Thyroid hormones should not be routinely offered to adults with a mildly underactive thyroid gland – known as subclinical hypothyroidism – a panel of international experts has warned.
Their recommendation, published in the British Medical Journal, was based on new evidence that it does not improve quality of life or symptoms including low mood and fatigue.
“For adults with SCH, thyroid hormones consistently demonstrate no clinically relevant benefits”
Subclinical hypothyroidism (SCH), detected by a blood test, occurs when the thyroid stimulating hormone (TSH) levels in the bloodstream are slightly raised, while the level of thyroid hormone remains normal.
It affects up to 5% of the adult population, but 10-15% of older people. While some have no symptoms, others can show mild signs of fatigue, low mood and weight gain.
About 25% of UK adults have thyroid function tests every year and guidelines tend to recommend hormones for those with TSH levels above 10 mIU/L – a normal TSH level is 0.4 to 4.0 mIU/L.
The authors of the new article highlighted that research showed that hormone treatment for SCH had doubled from 1996 to 2006.
As a result, they developed guidance using a recent a systematic review of 21 trials and about 2,200 patients comparing thyroid hormone treatment with no treatment or placebo in adults with SCH.
The panel made a “strong” recommendation against thyroid hormones for almost all adults with SCH, because there were no benefits from treatment on fatigue, low mood, weight gain or any other outcomes that were tested.

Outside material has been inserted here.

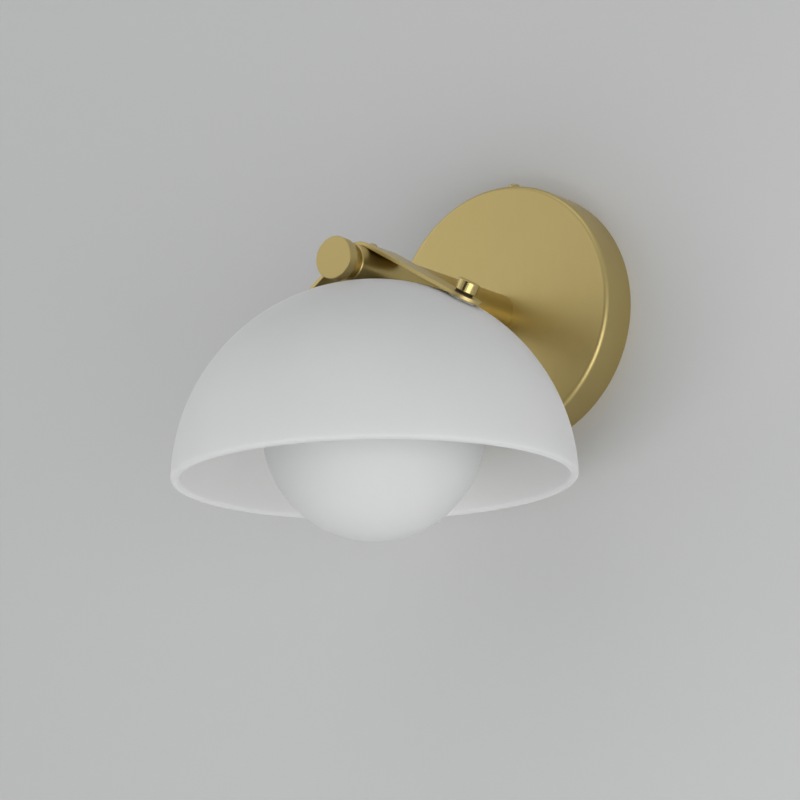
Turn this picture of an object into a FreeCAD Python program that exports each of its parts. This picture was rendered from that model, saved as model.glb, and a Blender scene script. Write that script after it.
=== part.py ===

In addition, they noted that taking a pill and attending lifelong check-ups was burdensome and they could not rule out the possibility of associated harms.
While they did not take costs and resources into account beyond direct costs to patients, they also warned that thyroid hormones could not be cost effective.
The recommendation does not apply to women who are trying to become pregnant or patients with particularly high TSH levels – above 20 mIU/L.
It may also not apply to patients with severe symptoms or some aged under 30, they noted.
They stated: “For adults with SCH, thyroid hormones consistently demonstrate no clinically relevant benefits for quality of life or thyroid related symptoms, including depressive symptoms, fatigue, and body mass index (moderate to high quality evidence).
“Thyroid hormones may have little or no effect on cardiovascular events or mortality (low quality evidence), but harms were measured in only one trial with few events at two years’ follow-up,” they added.
They called for future research to explore whether there was an unidentified group of patients who might benefit from treatment.
However, in the meantime, they said their recommendation, if introduction, “may substantially alter prescribing trends”.